Exercise prompt:
Print out the entries below with no edits.

+-------+

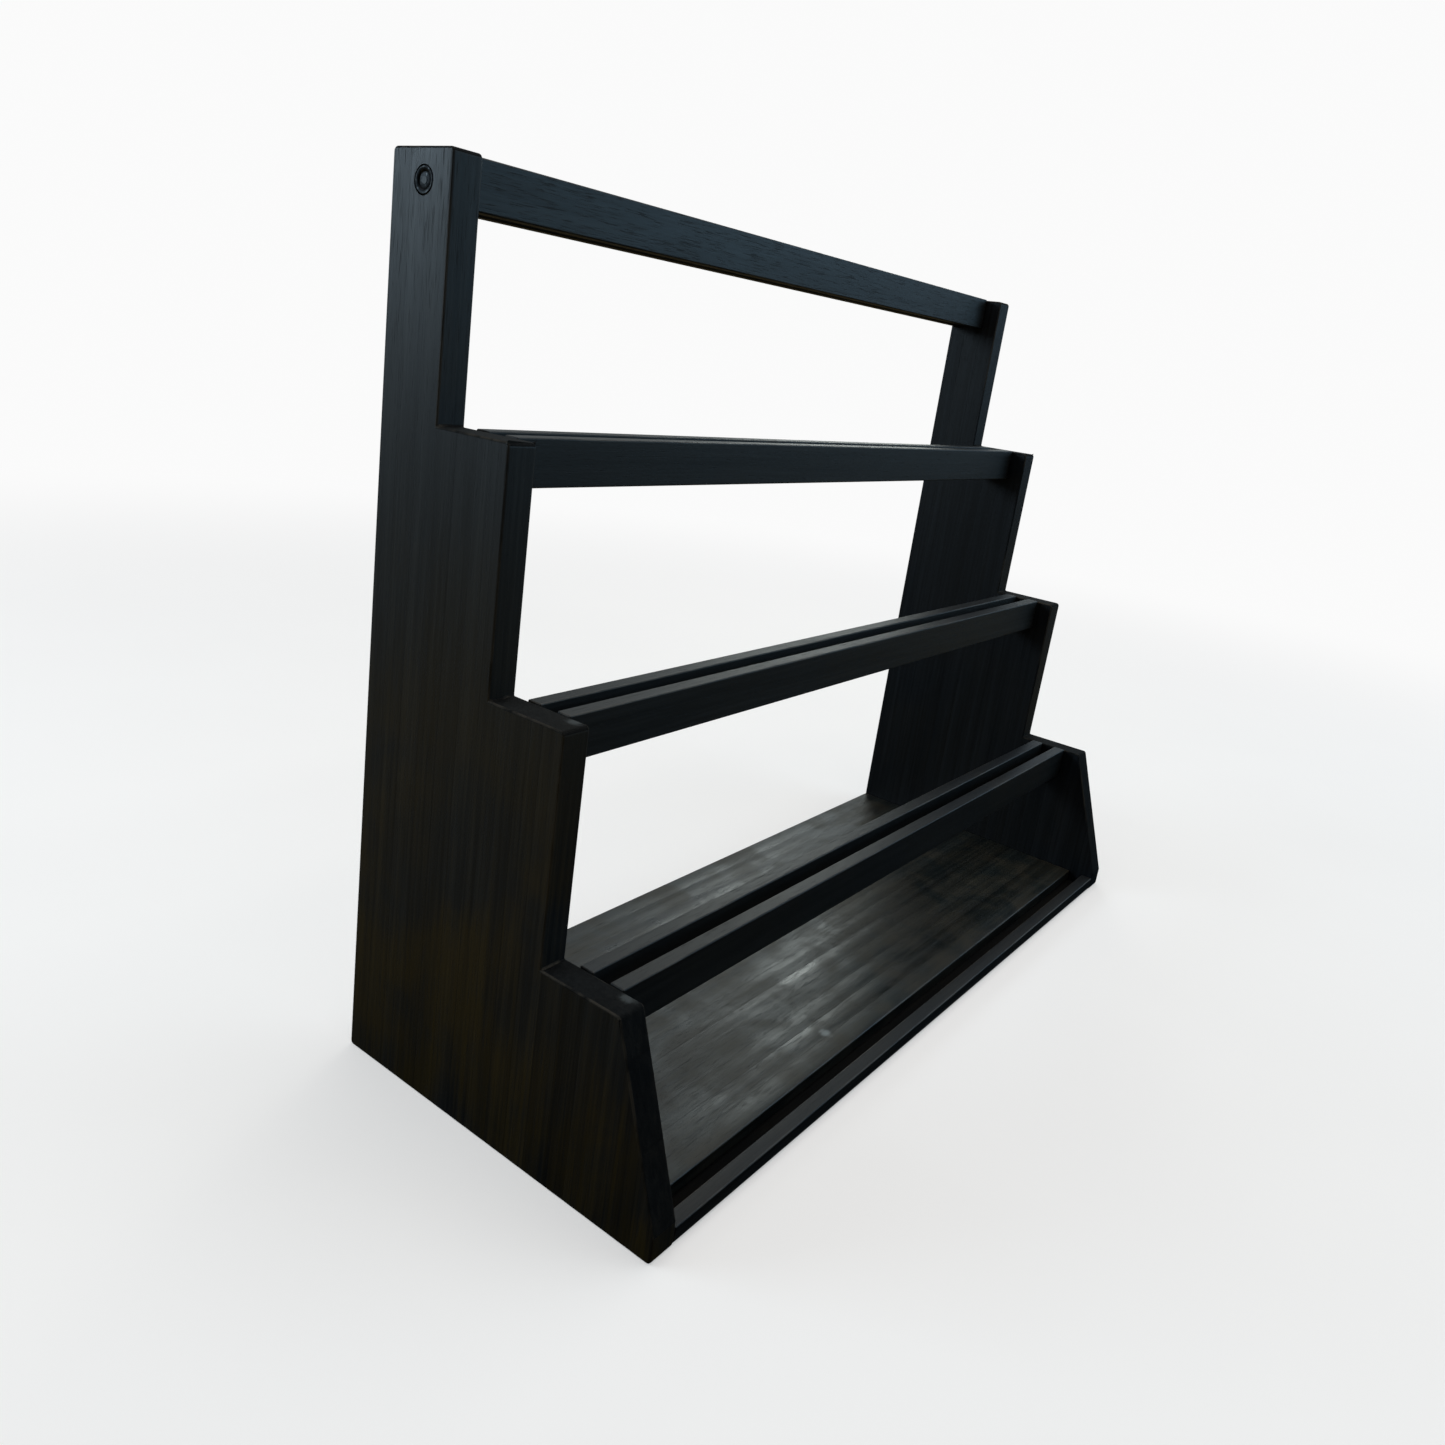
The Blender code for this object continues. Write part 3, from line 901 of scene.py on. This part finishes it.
def painted_corner_highlights():
    """Painted highlights, as lighter spots, on the inner front corners of the left panel's two lowest
    treads.
    """
    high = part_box("side_panel_left")[1]
    places = []
    for tier in HIGHLIGHTED_TIERS:
        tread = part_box(f"tier{tier}_front_rail")[1].z - RAIL_PROUD
        front = high.y - TREAD_DEPTHS[tier - 1]
        places.append((high.x - CORNER_HIGHLIGHT_SETBACK[0], front + CORNER_HIGHLIGHT_SETBACK[1], tread))
    return [(place, CORNER_HIGHLIGHT_SIZE, CORNER_HIGHLIGHT_COLOR) for place in places]


def build_rack():
    """Every visible piece of the rack."""
    board_low, board_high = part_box("base_board")
    board_size = board_high - board_low
    chip = (
        board_low.x + CHIP_SHARES[0] * board_size.x,
        board_low.y + CHIP_SHARES[1] * board_size.y,
        board_high.z,
    )
    left_stain = stained("ebony_left_panel", axes="ZYX")
    # The right panel gets a darker, cooler copy of the panel stain: painted shade for its inner face,
    # which lies in shade
    right_shaded_stain = stained(
        "ebony_right_panel_shaded",
        axes="ZYX",
        warm=0.10,
        dark=(0.0015, 0.0020, 0.0028),
        light=(0.0048, 0.0068, 0.0092),
        specular=0.2,
    )
    end_stain = stained(
        "ebony_end_grain",
        axes="ZYX",
        warm=0.15,
        dark=(0.0026, 0.0029, 0.0030),
        light=(0.0066, 0.0071, 0.0073),
        roughness=0.60,
        specular=0.10,
        # Painted highlights on the inner front corners of the two lowest treads
        marks=painted_corner_highlights(),
    )
    build_panels({"left": left_stain, "right": right_shaded_stain}, end_stain)
    build_rails(
        stained(
            "ebony_rail",
            axes="XZY",
            stave=0.2,
            joint_depth=0.0,
            roughness=0.40,
            specular=0.35,
            stave_tone=0.2,
            warm=0.12,
            dark=(0.0026, 0.0030, 0.0032),
            light=(0.0085, 0.0094, 0.0098),
        )
    )
    build_board(
        stained(
            "ebony_board",
            axes="XYZ",
            stave=board_size.y / BOARD_STAVES,
            origin=board_low.y,
            dark=(0.0036, 0.0050, 0.0043),
            light=(0.0090, 0.0120, 0.0104),
            warm=0.45,
            roughness=0.19,
            specular=0.38,
            coat=0.08,
            stave_gloss=0.10,
            patchy=0.10,
            patch_scale=16.0,
            cloudy=0.16,
            streaky=0.17,
            bump=0.36,
            marks=[(chip, CHIP_SIZE, CHIP_COLOR)],
        )
    )
    # Near-black strip at the foot of the base groove: painted shade
    build_strip(
        stained(
            "groove_shade_strip",
            axes="XYZ",
            stave=0.2,
            joint_depth=0.0,
            dark=(0.0012, 0.0012, 0.0012),
            light=(0.0026, 0.0026, 0.0025),
            warm=0.0,
            roughness=0.80,
            specular=0.08,
        )
    )
    build_screws(steel_material())
    paint_dowels()


build_camera()
build_world()
build_lights()
build_floor()
build_rack()
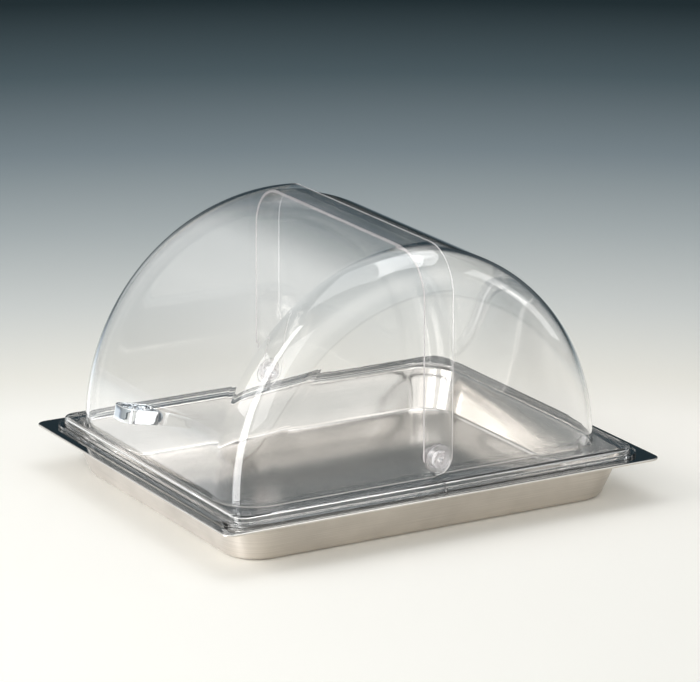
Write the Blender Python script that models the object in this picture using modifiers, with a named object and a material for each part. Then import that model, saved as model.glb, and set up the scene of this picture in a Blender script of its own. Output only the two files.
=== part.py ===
"""Countertop bread display: a steel tray under a clear roll-top cover in two halves.

The right half of the cover stands still. The left half is a larger shell of the same form, and rolls
over it about two pivots in the end walls. The whole cover lifts off the tray.

Metres, +Z up. X runs along the tray's long side, Y away from the front, and the tray stands on Z = 0.
"""

import math

import bmesh
import bpy
import numpy as np
from mathutils import Matrix

# Tray: one drawn sheet with a flat rim, whose edge is folded under
TRAY_LENGTH = 0.440
TRAY_WIDTH = 0.374
TRAY_HEIGHT = 0.040
TRAY_SHEET = 0.001
TRAY_RIM_WIDTH = 0.0165
TRAY_RIM_CORNER = 0.009
TRAY_HEM_WIDTH = 0.005
TRAY_MOUTH_CORNER = 0.037
TRAY_FLOOR_CORNER = 0.031
TRAY_WALL_LEAN = 0.014
TRAY_FLOOR_ROUND = 0.005
TRAY_RIM_BEND = 0.002

# Cover, both halves: a flange on the rim, a low base wall, a ledge and the vault above it
COVER_WALL = 0.0025
COVER_GAP = 0.003
COVER_INSET = 0.011
COVER_SIDE_LIP = 0.007
COVER_END_LIP = 0.004
COVER_FLANGE_HEIGHT = 0.0025
COVER_FLANGE_CORNER = 0.020
COVER_BASE_HEIGHT = 0.0087
COVER_BASE_CORNER = 0.014
COVER_BASE_ROUND = 0.002
COVER_SIDE_LEDGE = 0.0045
COVER_END_LEDGE = 0.014
COVER_END_ROUND = 0.040
COVER_SEAM = 0.0006
SEAM_OFF_MIDDLE = 0.0035
ARCH_ABOVE_LEDGE = 0.001
FOOT_FLARE = 0.001
FOOT_RISE = 0.002

# The left half has to roll over the right one, whose arch is drawn about a centre behind the pivots
FIXED_CLEARANCE = 0.0015
FIXED_CENTRE_SHIFT = 0.0138
ROLLING_OVERLAP = 0.016
FIXED_OVERLAP = 0.010

# Pivots: a flanged bush through both end walls, a headed pin in it and a clip inside
PIVOT_FLANGE_RADIUS = 0.013
PIVOT_FLANGE_THICKNESS = 0.0035
PIVOT_FLANGE_STEP = 0.0025
PIVOT_FLANGE_OVER_LEDGE = 0.004
PIVOT_SLEEVE_RADIUS = 0.006
PIVOT_SLEEVE_REACH = 0.0025
PIVOT_BOSS_RADIUS = 0.0095
PIN_HEAD_RADIUS = 0.0082
PIN_HEAD_HEIGHT = 0.0045
PIN_HEAD_ROUND = 0.0015
PIN_RADIUS = 0.003
CLIP_RADIUS = 0.0075
CLIP_THICKNESS = 0.003
CLIP_ROUND = 0.0008

# Grip: a chromed strap bent to an open ring, with a threaded boss behind each foot
GRIP_WIDTH = 0.028
GRIP_REACH = 0.036
GRIP_CORNER_SHARE = 0.39
GRIP_FOOT_BEND = 0.004
GRIP_FOOT_OPENING = 0.008
GRIP_STRAP_HEIGHT = 0.013
GRIP_STRAP_THICKNESS = 0.0024
GRIP_STRAP_ROUND = 0.0007
GRIP_RISE = 0.043
GRIP_BOSS_RADIUS = 0.0034
GRIP_BOSS_LENGTH = 0.0075
SCREW_RADIUS = 0.002
SCREW_GRIP_DEPTH = 0.006
SCREW_HEAD_RADIUS = 0.0038
SCREW_HEAD_HEIGHT = 0.0024
SCREW_RECESS_RADIUS = 0.0012
SCREW_RECESS_DEPTH = 0.0012
WASHER_RADIUS = 0.0050
WASHER_THICKNESS = 0.001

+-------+

Answer to this task:
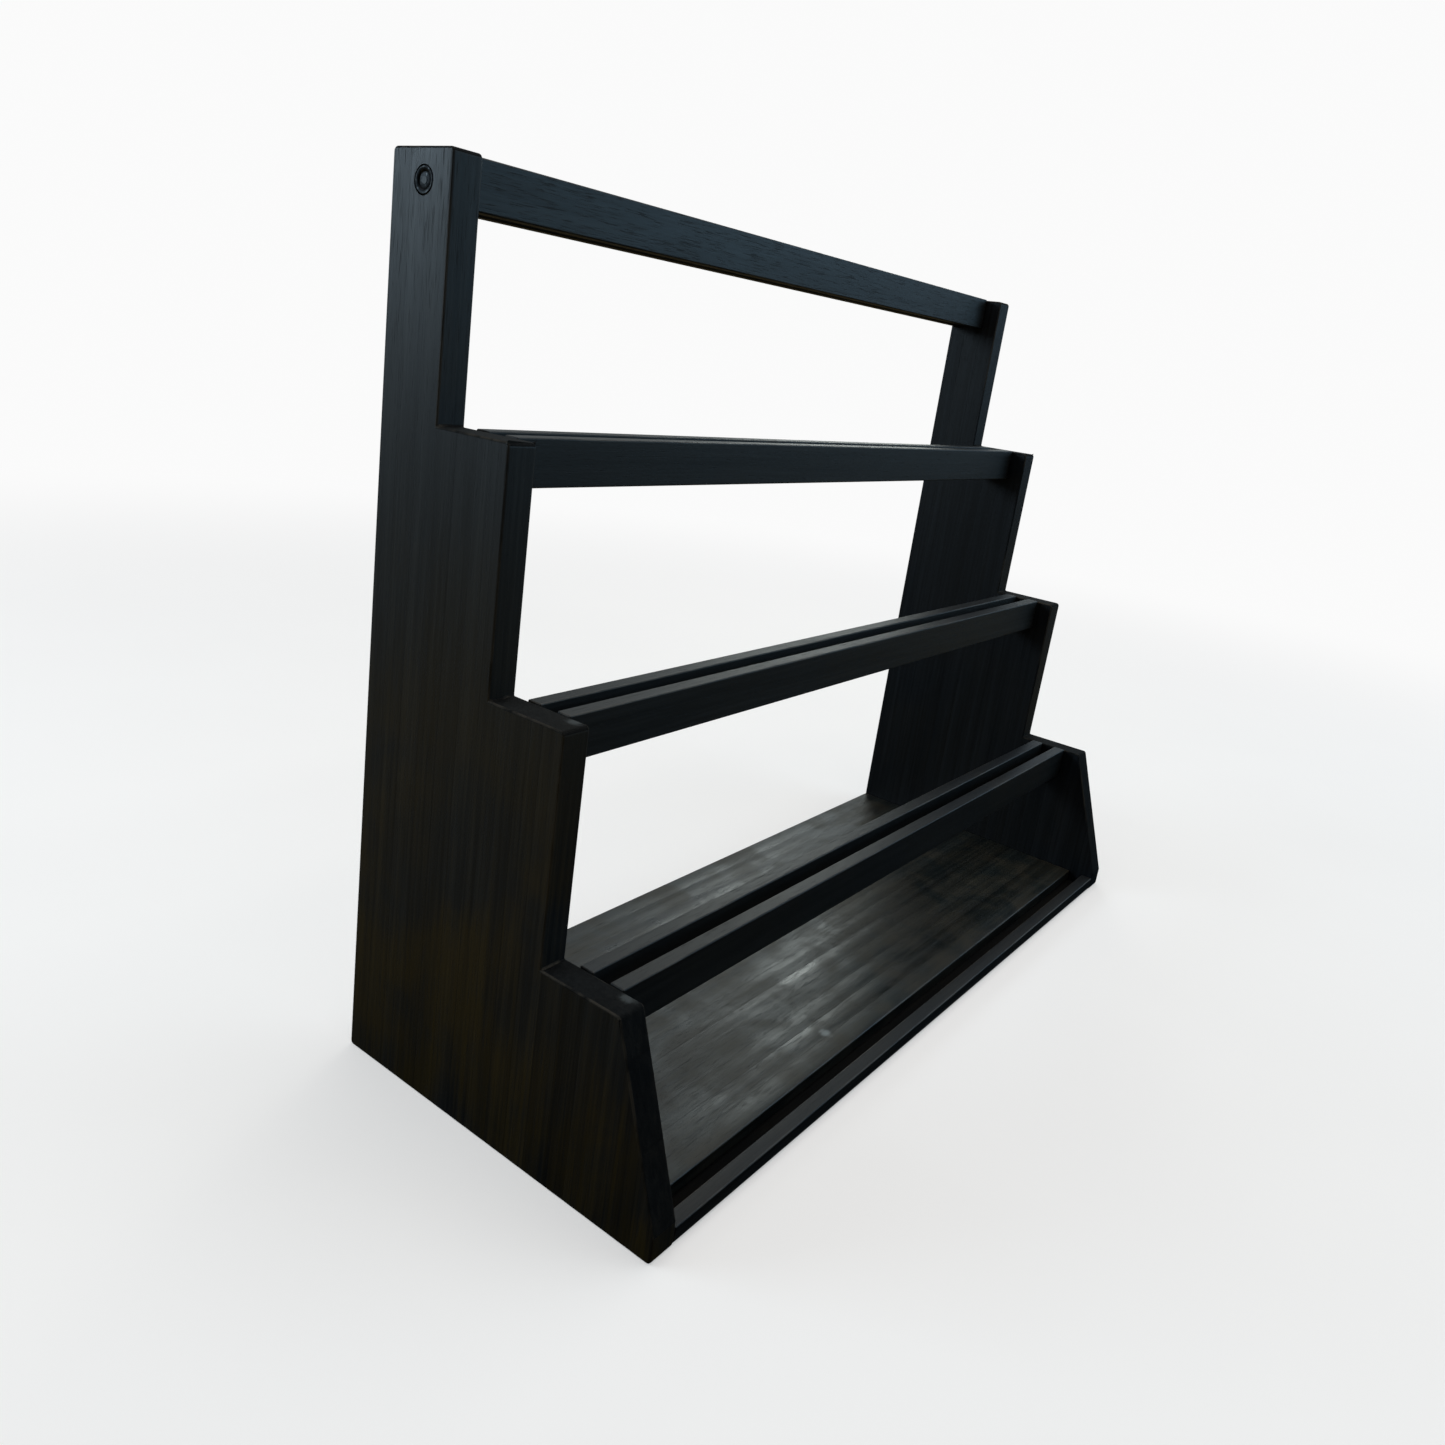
The Blender code for this object continues. Write part 3, from line 901 of scene.py on. This part finishes it.
def painted_corner_highlights():
    """Painted highlights, as lighter spots, on the inner front corners of the left panel's two lowest
    treads.
    """
    high = part_box("side_panel_left")[1]
    places = []
    for tier in HIGHLIGHTED_TIERS:
        tread = part_box(f"tier{tier}_front_rail")[1].z - RAIL_PROUD
        front = high.y - TREAD_DEPTHS[tier - 1]
        places.append((high.x - CORNER_HIGHLIGHT_SETBACK[0], front + CORNER_HIGHLIGHT_SETBACK[1], tread))
    return [(place, CORNER_HIGHLIGHT_SIZE, CORNER_HIGHLIGHT_COLOR) for place in places]


def build_rack():
    """Every visible piece of the rack."""
    board_low, board_high = part_box("base_board")
    board_size = board_high - board_low
    chip = (
        board_low.x + CHIP_SHARES[0] * board_size.x,
        board_low.y + CHIP_SHARES[1] * board_size.y,
        board_high.z,
    )
    left_stain = stained("ebony_left_panel", axes="ZYX")
    # The right panel gets a darker, cooler copy of the panel stain: painted shade for its inner face,
    # which lies in shade
    right_shaded_stain = stained(
        "ebony_right_panel_shaded",
        axes="ZYX",
        warm=0.10,
        dark=(0.0015, 0.0020, 0.0028),
        light=(0.0048, 0.0068, 0.0092),
        specular=0.2,
    )
    end_stain = stained(
        "ebony_end_grain",
        axes="ZYX",
        warm=0.15,
        dark=(0.0026, 0.0029, 0.0030),
        light=(0.0066, 0.0071, 0.0073),
        roughness=0.60,
        specular=0.10,
        # Painted highlights on the inner front corners of the two lowest treads
        marks=painted_corner_highlights(),
    )
    build_panels({"left": left_stain, "right": right_shaded_stain}, end_stain)
    build_rails(
        stained(
            "ebony_rail",
            axes="XZY",
            stave=0.2,
            joint_depth=0.0,
            roughness=0.40,
            specular=0.35,
            stave_tone=0.2,
            warm=0.12,
            dark=(0.0026, 0.0030, 0.0032),
            light=(0.0085, 0.0094, 0.0098),
        )
    )
    build_board(
        stained(
            "ebony_board",
            axes="XYZ",
            stave=board_size.y / BOARD_STAVES,
            origin=board_low.y,
            dark=(0.0036, 0.0050, 0.0043),
            light=(0.0090, 0.0120, 0.0104),
            warm=0.45,
            roughness=0.19,
            specular=0.38,
            coat=0.08,
            stave_gloss=0.10,
            patchy=0.10,
            patch_scale=16.0,
            cloudy=0.16,
            streaky=0.17,
            bump=0.36,
            marks=[(chip, CHIP_SIZE, CHIP_COLOR)],
        )
    )
    # Near-black strip at the foot of the base groove: painted shade
    build_strip(
        stained(
            "groove_shade_strip",
            axes="XYZ",
            stave=0.2,
            joint_depth=0.0,
            dark=(0.0012, 0.0012, 0.0012),
            light=(0.0026, 0.0026, 0.0025),
            warm=0.0,
            roughness=0.80,
            specular=0.08,
        )
    )
    build_screws(steel_material())
    paint_dowels()


build_camera()
build_world()
build_lights()
build_floor()
build_rack()
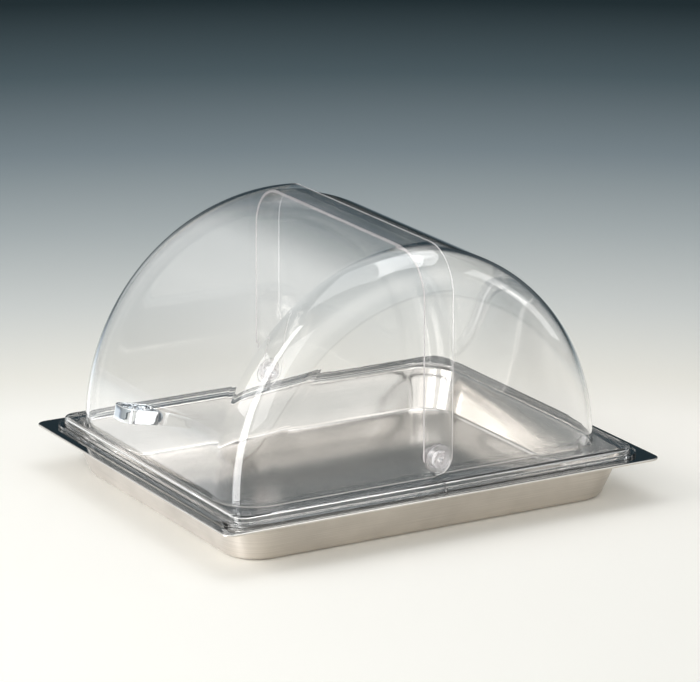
Write the Blender Python script that models the object in this picture using modifiers, with a named object and a material for each part. Then import that model, saved as model.glb, and set up the scene of this picture in a Blender script of its own. Output only the two files.
=== part.py ===
"""Countertop bread display: a steel tray under a clear roll-top cover in two halves.

The right half of the cover stands still. The left half is a larger shell of the same form, and rolls
over it about two pivots in the end walls. The whole cover lifts off the tray.

Metres, +Z up. X runs along the tray's long side, Y away from the front, and the tray stands on Z = 0.
"""

import math

import bmesh
import bpy
import numpy as np
from mathutils import Matrix

# Tray: one drawn sheet with a flat rim, whose edge is folded under
TRAY_LENGTH = 0.440
TRAY_WIDTH = 0.374
TRAY_HEIGHT = 0.040
TRAY_SHEET = 0.001
TRAY_RIM_WIDTH = 0.0165
TRAY_RIM_CORNER = 0.009
TRAY_HEM_WIDTH = 0.005
TRAY_MOUTH_CORNER = 0.037
TRAY_FLOOR_CORNER = 0.031
TRAY_WALL_LEAN = 0.014
TRAY_FLOOR_ROUND = 0.005
TRAY_RIM_BEND = 0.002

# Cover, both halves: a flange on the rim, a low base wall, a ledge and the vault above it
COVER_WALL = 0.0025
COVER_GAP = 0.003
COVER_INSET = 0.011
COVER_SIDE_LIP = 0.007
COVER_END_LIP = 0.004
COVER_FLANGE_HEIGHT = 0.0025
COVER_FLANGE_CORNER = 0.020
COVER_BASE_HEIGHT = 0.0087
COVER_BASE_CORNER = 0.014
COVER_BASE_ROUND = 0.002
COVER_SIDE_LEDGE = 0.0045
COVER_END_LEDGE = 0.014
COVER_END_ROUND = 0.040
COVER_SEAM = 0.0006
SEAM_OFF_MIDDLE = 0.0035
ARCH_ABOVE_LEDGE = 0.001
FOOT_FLARE = 0.001
FOOT_RISE = 0.002

# The left half has to roll over the right one, whose arch is drawn about a centre behind the pivots
FIXED_CLEARANCE = 0.0015
FIXED_CENTRE_SHIFT = 0.0138
ROLLING_OVERLAP = 0.016
FIXED_OVERLAP = 0.010

# Pivots: a flanged bush through both end walls, a headed pin in it and a clip inside
PIVOT_FLANGE_RADIUS = 0.013
PIVOT_FLANGE_THICKNESS = 0.0035
PIVOT_FLANGE_STEP = 0.0025
PIVOT_FLANGE_OVER_LEDGE = 0.004
PIVOT_SLEEVE_RADIUS = 0.006
PIVOT_SLEEVE_REACH = 0.0025
PIVOT_BOSS_RADIUS = 0.0095
PIN_HEAD_RADIUS = 0.0082
PIN_HEAD_HEIGHT = 0.0045
PIN_HEAD_ROUND = 0.0015
PIN_RADIUS = 0.003
CLIP_RADIUS = 0.0075
CLIP_THICKNESS = 0.003
CLIP_ROUND = 0.0008

# Grip: a chromed strap bent to an open ring, with a threaded boss behind each foot
GRIP_WIDTH = 0.028
GRIP_REACH = 0.036
GRIP_CORNER_SHARE = 0.39
GRIP_FOOT_BEND = 0.004
GRIP_FOOT_OPENING = 0.008
GRIP_STRAP_HEIGHT = 0.013
GRIP_STRAP_THICKNESS = 0.0024
GRIP_STRAP_ROUND = 0.0007
GRIP_RISE = 0.043
GRIP_BOSS_RADIUS = 0.0034
GRIP_BOSS_LENGTH = 0.0075
SCREW_RADIUS = 0.002
SCREW_GRIP_DEPTH = 0.006
SCREW_HEAD_RADIUS = 0.0038
SCREW_HEAD_HEIGHT = 0.0024
SCREW_RECESS_RADIUS = 0.0012
SCREW_RECESS_DEPTH = 0.0012
WASHER_RADIUS = 0.0050
WASHER_THICKNESS = 0.001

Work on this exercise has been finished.